Why I don’t celebrate ‘Neo-Pagan’ Holidays.

Hello everyone, Mysty is here!

Just in time for *cough* Beltane *cough*.

Well, with the title I gave to this post, you’re probably wondering what does Mysty have in store for me today.

Just as we might like to kid ourselves here in the pagan community, no offence meant, but we really love culturally appropriating things, and it really is not our place to do so.

Lughnasadh, Litha, ‘Mabon’ and Imbolc are Celtic or Welsh, Yule and ‘Ostara’ is Germanic, Samhain is Gaelic, and Beltane is just about Wiccan Deities getting funky in the bushes.

So where do we draw the line between appropriation and honestly practicing something?

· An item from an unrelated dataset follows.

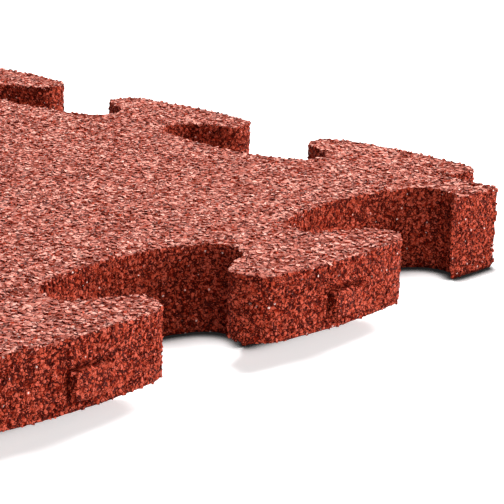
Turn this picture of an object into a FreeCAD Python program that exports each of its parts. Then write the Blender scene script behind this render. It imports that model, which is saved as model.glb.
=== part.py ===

I’ve just removed absolutely everything and anything from my practices that may or may not have been from an ancient practice. Why? Because even though no one is looking when I do my ceremonies and rituals, I can physically and spiritually feel these ancestors looking at me and frowning.

My ancestors are a heavty bunch. I have a mix of bloods in me and consists of German, Prussian, French, British, Scottish and probably more if I keep researching. But I’ve done some extensive research on my ancestors and they’re a lovely bunch.


I can feel and see their disappointment everytime I open a safari page about what colours, plants scents etc are associated with __ ‘Pagan’ holiday.

So, I’ve stopped and to replace my ‘holidays’ I normally just follow inspiration about what I should work on, focus, enjoy or celebrate at different times of the year.

The physical changes of the seasons, eclipses, equinoxes and solstices I will still enjoy and celebrate because these you can physically witness and these to me are the raw, cycles or the Earth and I will celebrate them with my full heart. But I won’t be calling them weird and totally inappropriate names.

All these wondrous holidays were dreamed up by none other than Robert Graves and Gerald Gardener, with the ludicrous names as well. Accompanied by Doreen Valiente.

In the introductory paragraph I did put some quotation marks around some holidays there. Why I did this was to explain briefly that the names we give to such ‘important’ times of the year are highly specific, Gods/ Characters or Deities which the average Pagan has never heard of before.

Mabon is from the lovely Mabon Ap Modren, the Hercules type figure of the Welsh pantheon. Who, in essence, leads a hunt, which leads to an important marriage, and he is only mentioned a few times in Welsh mythology. (He has literally 2 lines).

Ostara, has barely any records at all. She’s the Deity who turns a bird into a rabbit to keep it alive and going, but the poor thing still lays eggs. Which is probably canon for the Easter Bunny today.

So, don’t you see. These ideas have been slapped together on a page, fed to us, and then we as Pagans can either leave behind these ideas or blindly adopt them. We have the choice.

Some of these names are appropriate, don’t get me wrong. In a sense, even Ostara is an appropriate name for Easter time celebrations and the Spring Equinox, but there’s a time and place, and I think the Gerald Gardener and crew didn’t quite hit the mark there. You can’t just slap a Deity name on a holiday that no one has barely any information about, and then make everyone call it that name. That’s the definition of retarded.

I would understand if it’s to bring light to these feint characters in our history to bring them to life again somehow, to name something in their honour, but where in the hell would we know them from a bar of soap? Yeah?

Why couldn’t you just call it Spring Equinox, Summer Solstice, Winter Solstice and Autumn Equinox. Is it really that difficult to pronounce? It took me forever to learn the proper way to pronounce Lughnasadh anyhow?

People on Lughnasadh are probably not worshiping Lugh! I mean come on, give the man a break, it’s His holiday, not for Pagans, unless they’re actually worshiping and celebrating Lugh’s victories and his life giving light.

So, I hope today, you can go and maybe consider what you call your holidays. Maybe even do some research about the different holidays and why they were practiced and for what purposes.

May our wisdom always shine through our words and actions so we may be a light to others and gift ourselves love and joy so we may bring compassion and peace to others.

Thank you for reading as always.

For Beltane, I’ll just be sitting under a tree, meditating, and not muttering the word Beltane.